Assim, também não se deve descartar que o governo da nova Líbia prefira se dirigir primeiro a Sarkozy, quando o assunto for a construção da democracia e sociedade civil no país – ou novos acordos sobre o petróleo.
Economia e democracia
No momento, todos começam a olhar para o futuro da Líbia. Mas ainda é impossível dizer claramente o que se vê. No que concerne os interesses econômicos internacionais, Annegret Bendiek, do Instituto Alemão de Assuntos Internacionais e de Segurança (SWP), lembra não tratar-se apenas de um país rico, mas também extremamente complicado.
Seu conselho aos políticos do Ocidente é "levar a sério a autodeterminação líbia", disse à agência de notícias DPA. Não se trata de "interferir e determinar" a futura dinâmica, mas, "no máximo de acompanhá-la". A especialista nas relações exteriores da UE acredita que a tarefa primeira dos europeus é estabelecer relações comerciais com a Líbia sem pré-condições.

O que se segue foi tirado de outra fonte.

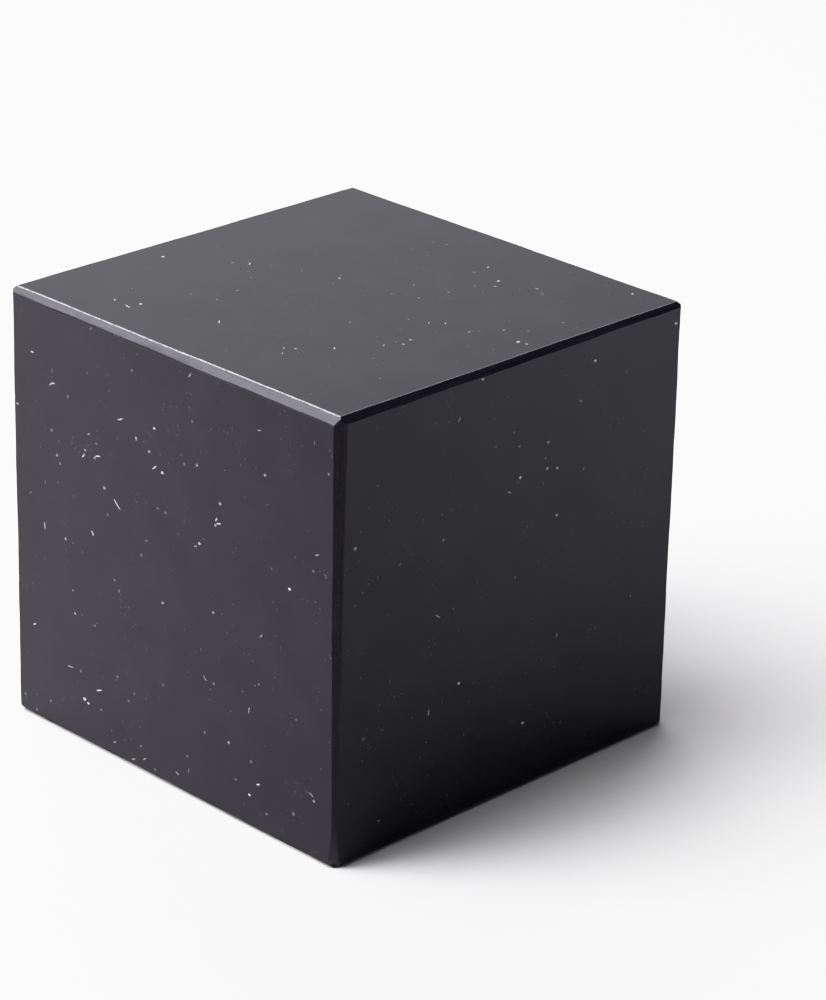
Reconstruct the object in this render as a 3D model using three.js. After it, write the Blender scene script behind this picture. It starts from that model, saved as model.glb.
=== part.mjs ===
// Polished black stone cube, one solid piece, edges ground to narrow flats.
// Millimetres, +Z up, origin at the middle of the base, faces square to X, Y and Z.

import * as THREE from "three";
import { ConvexGeometry } from "three/addons/geometries/ConvexGeometry.js";

// ---- driving dimensions ----
const SIDE = 50; // length of the base's sides, over the polished faces
const HEIGHT = 49.2; // a hand-cut cube: it stands a little lower than it is wide
const CHAMFER_LEG = 0.7; // how far each ground edge cuts back along the two faces beside it

const HALF = [SIDE / 2, SIDE / 2, HEIGHT / 2]; // from the centre to the faces square to X, Y, Z
const FLAT_HALF = HALF.map((half) => half - CHAMFER_LEG); // where a face ends at its ground edge
const CORNER_HALF = HALF.map((half) => half - CHAMFER_LEG / 2); // where three ground edges meet

const SIGNS = [-1, 1];

// The four corners of each of the two polished faces that are square to one axis.
function facePoints(axis) {
  const second = (axis + 1) % 3;
  const third = (axis + 2) % 3;
  const points = [];
  for (const side of SIGNS) {
    for (const across of SIGNS) {
      for (const along of SIGNS) {
        const point = new THREE.Vector3();
        point.setComponent(axis, side * HALF[axis]);
        point.setComponent(second, across * FLAT_HALF[second]);
        point.setComponent(third, along * FLAT_HALF[third]);
        points.push(point);
      }
    }
  }
  return points;
}

// The eight outer corners, each shared by three ground edges.
function cornerPoints() {
  const points = [];
  for (const x of SIGNS) {
    for (const y of SIGNS) {
      for (const z of SIGNS) {
        points.push(new THREE.Vector3(x, y, z).multiply(new THREE.Vector3(...CORNER_HALF)));
      }
    }
  }
  return points;
}

// Polished black stone: dark, a little grey, and glossy.
function polishedStone() {
  return new THREE.MeshStandardMaterial({
    name: "polished_black_stone",
    color: 0x141417,
    roughness: 0.12,
    metalness: 0,
  });
}

// The whole stone: six polished faces joined by twelve ground edges.
function stoneCube() {
  const points = [...facePoints(0), ...facePoints(1), ...facePoints(2), ...cornerPoints()];
  const mesh = new THREE.Mesh(new ConvexGeometry(points), polishedStone());
  mesh.name = "stone_cube";
  mesh.position.z = HEIGHT / 2;
  return mesh;
}

const part = new THREE.Group();
part.add(stoneCube());

export default part;
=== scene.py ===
"""A polished black stone cube on a pale floor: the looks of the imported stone_cube.

The CAD node is a plain cube with flat ground edges. Here the same cube gets its real surface:
ground edges whose width wanders as a hand-held grinding wheel leaves them, softened arrises, and
the pale mineral flecks that the polishing cut through on every face. The stone's lengths are in
millimetres and become metres where its meshes are made. The studio's are in metres throughout.
"""

import math
import random

import bmesh
import bpy
import numpy as np
from mathutils import Matrix, Vector


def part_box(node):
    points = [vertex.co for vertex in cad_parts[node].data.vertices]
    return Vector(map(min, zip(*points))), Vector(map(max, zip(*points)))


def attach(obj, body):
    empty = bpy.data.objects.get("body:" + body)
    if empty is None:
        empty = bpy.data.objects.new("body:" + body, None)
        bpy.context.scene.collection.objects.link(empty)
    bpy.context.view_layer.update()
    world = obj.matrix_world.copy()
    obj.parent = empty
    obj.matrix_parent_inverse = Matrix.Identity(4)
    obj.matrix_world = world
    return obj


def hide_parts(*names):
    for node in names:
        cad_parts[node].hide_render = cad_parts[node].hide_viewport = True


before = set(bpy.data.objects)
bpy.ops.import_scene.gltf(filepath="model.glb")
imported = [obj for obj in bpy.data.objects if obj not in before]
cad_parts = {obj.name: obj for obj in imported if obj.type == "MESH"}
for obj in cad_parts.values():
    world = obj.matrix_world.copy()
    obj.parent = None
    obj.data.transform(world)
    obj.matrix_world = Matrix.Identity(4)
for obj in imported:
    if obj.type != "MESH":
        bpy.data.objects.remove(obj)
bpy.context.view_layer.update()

MM = 0.001
LOW, HIGH = (Vector(corner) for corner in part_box("stone_cube"))
FLECK_LIFT = 0.008  # mm that the flecks stand proud of the polish
HALF = (HIGH - LOW) / 2 / MM - Vector((1, 1, 1)) * FLECK_LIFT  # mm, from the centre to the polish
CENTRE = (LOW + HIGH) / 2
AXES = (Vector((1, 0, 0)), Vector((0, 1, 0)), Vector((0, 0, 1)))


# ---- camera ----

AZIMUTH, ELEVATION, ROLL = 44.85, 23.33, 1.36  # degrees; azimuth 0 looks along +Y
DISTANCE = 8.306  # from the aim point, in sides of the cube
AIM_RIGHT, AIM_UP = 0.1449, 0.0221  # the aim point from the cube's centre, in sides
LENS = 139.9  # mm
SENSOR = 36  # mm along the picture's long side
NEAREST = 0.01  # m, the closest that the camera sees


def camera():
    """The photo's view: a long lens aimed a little to the cube's right, looking down at its edge."""
    side = 2 * HALF.x * MM
    a, e, r = (math.radians(d) for d in (AZIMUTH, ELEVATION, ROLL))
    right = Vector((math.cos(a), math.sin(a), 0))
    back = Vector((math.sin(a) * math.cos(e), -math.cos(a) * math.cos(e), math.sin(e)))
    up = back.cross(right)
    data = bpy.data.cameras.new("camera")
    data.lens = LENS
    data.sensor_width = SENSOR
    data.clip_start = NEAREST
    obj = bpy.data.objects.new("camera", data)
    turned_right = math.cos(r) * right + math.sin(r) * up
    turned_up = -math.sin(r) * right + math.cos(r) * up
    turn = Matrix((turned_right, turned_up, back)).transposed().to_4x4()
    place = CENTRE + side * (AIM_RIGHT * right + AIM_UP * up + DISTANCE * back)
    obj.matrix_world = Matrix.Translation(place) @ turn
    bpy.context.collection.objects.link(obj)
    bpy.context.scene.camera = obj


# ---- materials ----

STONE_IOR = 1.46
MINERAL_IOR = 1.54
RELIEF = 0.00002  # m, the height of the finest unevenness

# How fine each pattern is, in repeats per metre.
SMEARS, CLOUDS, DUST_PATCHES, RIPPLES, DUST_GRAINS = 60, 160, 420, 700, 1500
SATIN_PATCHES, CHIP_AND_HIGHLIGHT_SPOTS, GRIND_MARKS, VEINS = 700, 2600, 5000, 5000


def new_material(name):
    """A node material with one Principled shader; returns the material, its nodes and its links."""
    material = bpy.data.materials.new(name)
    material.use_nodes = True
    return material, material.node_tree.nodes, material.node_tree.links


def noise(nodes, links, scale, detail, vector, roughness=0.5):
    """A noise texture on the given coordinates; its output runs about 0.3 to 0.7."""
    node = nodes.new("ShaderNodeTexNoise")
    node.inputs["Scale"].default_value = scale
    node.inputs["Detail"].default_value = detail
    node.inputs["Roughness"].default_value = roughness
    links.new(vector, node.inputs["Vector"])
    return node.outputs["Fac"]


def spread(nodes, links, value, low, high, out_low, out_high):
    """Maps low..high onto out_low..out_high."""
    node = nodes.new("ShaderNodeMapRange")
    for name, number in (("From Min", low), ("From Max", high), ("To Min", out_low), ("To Max", out_high)):
        node.inputs[name].default_value = number
    links.new(value, node.inputs["Value"])
    return node.outputs["Result"]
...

Uma vez que reformas simultâneas no nível econômico e democrático "sempre são difíceis", ela aconselha a tratar primeiro da economia, pois bem-estar econômico "leva as pessoas a exigirem participação no processo político", aponta. Além disso: "A lição do passado deve ser que não se pode decretar democracia de fora para dentro".